From large development projects to individual residences, construction will prioritise green energy-efficient building practices. Moreover, homeowners, renters and buyers will place greater and greater emphasis on the energy efficiency of a property, with a plethora of data underlining how green credentials are becoming ever-more influential in people’s decision-making.

Legal & General, for example, found that buyers will pay up to 20% premium for low-carbon homes. Meanwhile, tenants are willing to pay a 13% premium for an energy-efficient home.

Investors and developers will need to ensure their real estate assets can meet buyers’ and renters’ sustainability demands. For investors who are pursuing a debt-based investment model – such as backing a property development project through a co-investment platform – it is important they assess the projected energy efficiency of the end product; this will help determine the level of demand that can be generated for the completed asset, underpinning the feasibility of the development itself.

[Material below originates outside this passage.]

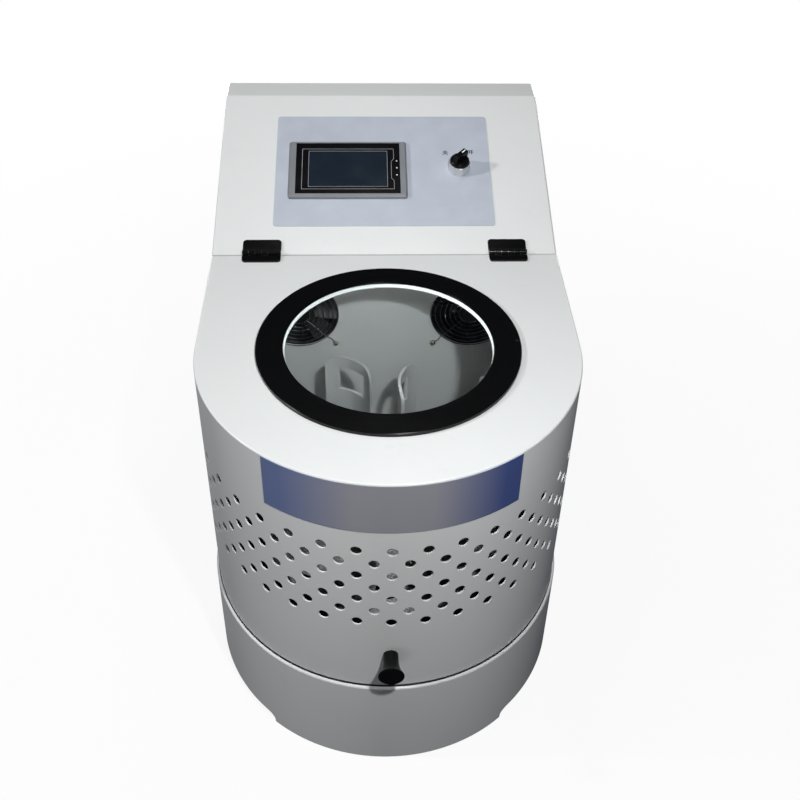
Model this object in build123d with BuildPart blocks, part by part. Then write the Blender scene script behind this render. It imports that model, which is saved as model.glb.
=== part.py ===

Balancing challenges and opportunities

Clearly, the challenges of elevated inflation and interest rates have not dissipated simply because we have moved into a new year. But there is a greater sense of optimism across both the property and investment sectors – the economic conditions have improved compared to last year, and this ought to allow investors to reassess their outlook for the year ahead.

House prices may have softened, and the traditional BTL investing model may be under continued threat. But bricks and mortar will no doubt remain a prominent asset class within investors’ plans for 2024. The key, then, is to seek out the right opportunities at the right time. Monitoring the trends outlined above will hopefully help investors as they weigh up those decisions.